The first ever event featuring drag queens reading to children while supporting literacy and inclusion at the Main Library was met with cheers and jeers.

LOUISVILLE, Ky. (WHAS11) -- The inside of a library is usually a quiet place, but outside the downtown branch of the Louisville Free Public Library Saturday afternoon was a different story as police set up metal barriers to clear a path up to the front of the library. People cheered and jeered as parents brought their children up the steps to attend the first Drag Queen Storytime held at a city library.

"It's really kind of a way to encourage kids to be themselves and let them know it's okay to be who they are," Maggie Carnes, an organizer with the Fairness Campaign, said.

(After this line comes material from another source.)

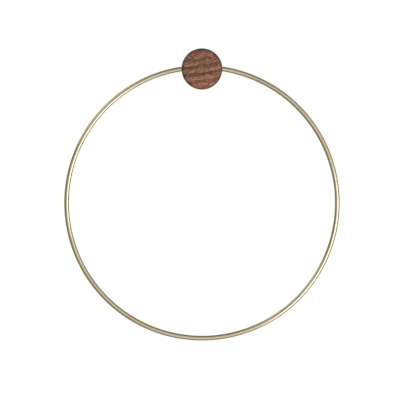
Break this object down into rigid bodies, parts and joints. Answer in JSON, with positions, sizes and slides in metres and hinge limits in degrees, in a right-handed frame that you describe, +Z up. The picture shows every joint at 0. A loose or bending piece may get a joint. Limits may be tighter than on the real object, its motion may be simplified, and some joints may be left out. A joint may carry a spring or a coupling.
{
  "type": "towel ring",
  "caption": "Wall-mounted towel ring: a slim round brass hoop that swings from a round turned hardwood knob.",
  "frame": {"origin": "centre of the knob's back face, on the wall", "axes": "+X to the right as seen from the room, +Y into the wall, +Z up; the hoop hangs down and the room is on the -Y side"},
  "size_m": [0.23, 0.07, 0.2437],
  "materials": {
    "satin_brass": "satin brushed",
    "dark_wood": "oiled, matte",
    "bush_brass": "turned",
    "turned_steel": "turned",
    "black_steel": "blackened",
    "zinc_steel": "zinc plated",
    "grey_nylon": "moulded"
  },
  "bodies": {
    "wall_knob": {"knob": "dark_wood", "bush_left": "bush_brass", "bush_right": "bush_brass", "wall_boss": "turned_steel", "grub_insert": "bush_brass", "grub_screw": "black_steel", "wall_screw": "zinc_steel", "wall_plug": "grey_nylon"},
    "ring": {"hoop": "satin_brass"}
  },
  "joints": [
    {"name": "ring_swing", "type": "hinge", "parent": "wall_knob", "child": "ring", "pos_m": [0, -0.022, 0], "axis": [-1, 0, 0], "range_deg": [-5, 174]}
  ]
}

The story time event was billed by the library as an event to promote education and inclusion, but it nevertheless drew its share of controversy. Like other cities around the country that have held similar events, protesters were ready to make their displeasure heard.

"We have our constitutional right to believe in the Bible as the Word of God. It is our religious freedom," Midwest Church of Christ Pastor Jerry Stephenson said. "Christianity has been under attack for a long time and it's time for those of us who believe in it to stand up for it."

For Stephenson and others protesting, which included members of the American Family Association of Kentucky, they said the event goes against their Christian values. But the counter-protestors on the other side said they were not trying to attack anybody but instead to create a welcoming environment.

Credit: WHAS-TV
Protesters hold up signs in opposition of Drag Queen Story Time, an event where drag queens read to children while supporting literacy and inclusion.

"We don't really believe it's denouncing Christianity," Carnes said. "We do believe that it is encouraging kids and families to be themselves and to celebrate who they really are."

"They just want to scream at and condemn parents who want to expose their kids to people who are different to them. We think that's silly so we're out here looking silly," Sister Petty Davis, a member of the Derby City Sisters, said.

The Derby City Sisters had been scheduled to host a similar reading event back in March at the Southwest Regional Library, but the LFPL had canceled the event, declining to discuss the specific reasons for the cancellation but did emphasize that it was not because it involved drag queens reading to children.

Louisville Metro Police had a presence through the end of the storytime and stayed until the crowds dispersed. LMPD said there were no incidents to report from the protest and counter-protest.